Selon l'Agence internationale de l'énergie, environ deux milliards de climatiseurs sont en service à travers le monde et près de 70% de ceux-ci sont des unités résidentielles. En raison du télétravail, notamment, la consommation résidentielle d’air climatisé a augmenté de plus de 2% en 2020.
Daniel Pearl, cofondateur de l’Office de l’Éclectisme Urbain et Fonctionnel (OEUF) et professeur titulaire à l’École d’architecture de l’Université de Montréal, estime que les grandes villes devront, petit à petit, revoir la conception de certaines infrastructures pour attaquer de front cet enjeu de plus en plus pressant.
Un nouveau projet de logements abordables, à Montréal, Place Griffintown, sera d’ailleurs conçu de façon à réduire la dépendance à l’air climatisé, entre autres, grâce à une ventilation transversale.
«Il y a des chambres d’un côté, le salon de l’autre, et le corridor, qui donne accès à toute l’unité, est situé sur des passerelles extérieures, indique-t-il. C’est une façon d'avoir des balcons et des espaces tampons entre les passerelles et les unités, mais l’air traverse d’un côté à l’autre.»
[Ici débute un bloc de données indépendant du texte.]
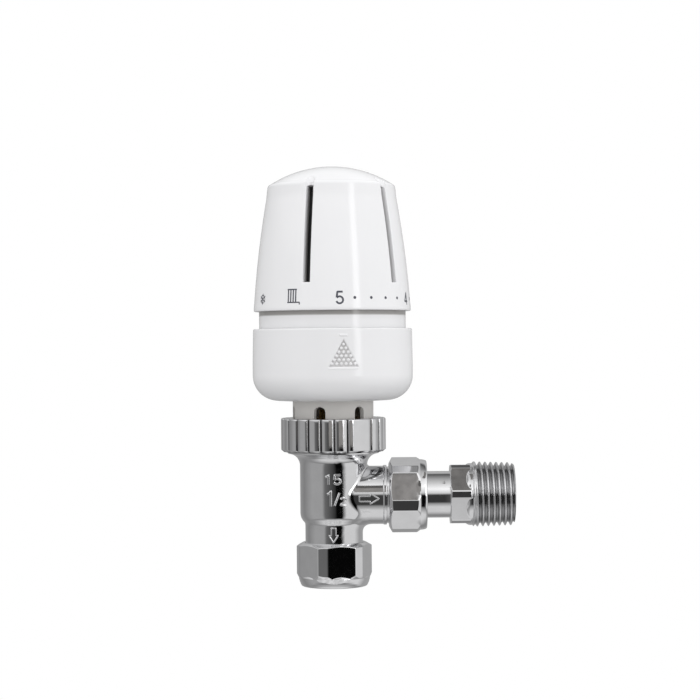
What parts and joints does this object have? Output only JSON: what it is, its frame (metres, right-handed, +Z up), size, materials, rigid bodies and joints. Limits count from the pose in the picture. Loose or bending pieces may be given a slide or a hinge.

Un plan du projet Place Griffintown. Crédit photo: Daniel Pearl.
Ce projet prévoit également être doté de volets extérieurs. Un système que l’on peut voir dans plusieurs pays d’Europe, dont l’Autriche, qui tente entre autres de réduire sa dépendance à la climatisation.
«C’est un système assez coûteux, donc on choisit les fenêtres stratégiquement, explique M. Pearl. Celles situées au sud et sud-ouest auront des volets extérieurs.»
Un système de volets extérieurs, en Autriche. Crédit photo: Daniel Pearl.
Un réseau thermique souterrain, une idée à considérer? C’est du moins ce que propose M. Pearl dans une étude réalisée en collaboration avec Polytechnique Montréal, la Fondation David Suzuki, la Ville de Montréal et Énergir.
L’objectif? Implanter une réglementation «limitant les rejets thermiques des systèmes de chauffage et climatisation présents sur les toits de nombreux bâtiments lorsqu’ils sont dans des zones sensibles», peut-on lire dans le rapport de 2020.
«On les forcerait à rejeter leur chaleur dans un réseau souterrain, clarifie M. Pearl. Le surplus de chaleur peut être rejeté dans le sol pendant trois, quatre ou six mois.»
«Cela veut dire que l’excès de chaleur accumulé durant l’été serait utilisé en hiver, poursuit-il. On utiliserait le sol comme une grande batterie.»
D’ici à ce que les grandes villes trouvent des solutions pour rester au frais sans dépendre des climatiseurs, l'Agence internationale de l'énergie estime que le nombre d’unités d’air climatisé à travers le monde pourrait atteindre 5,6 milliards d’ici 2050.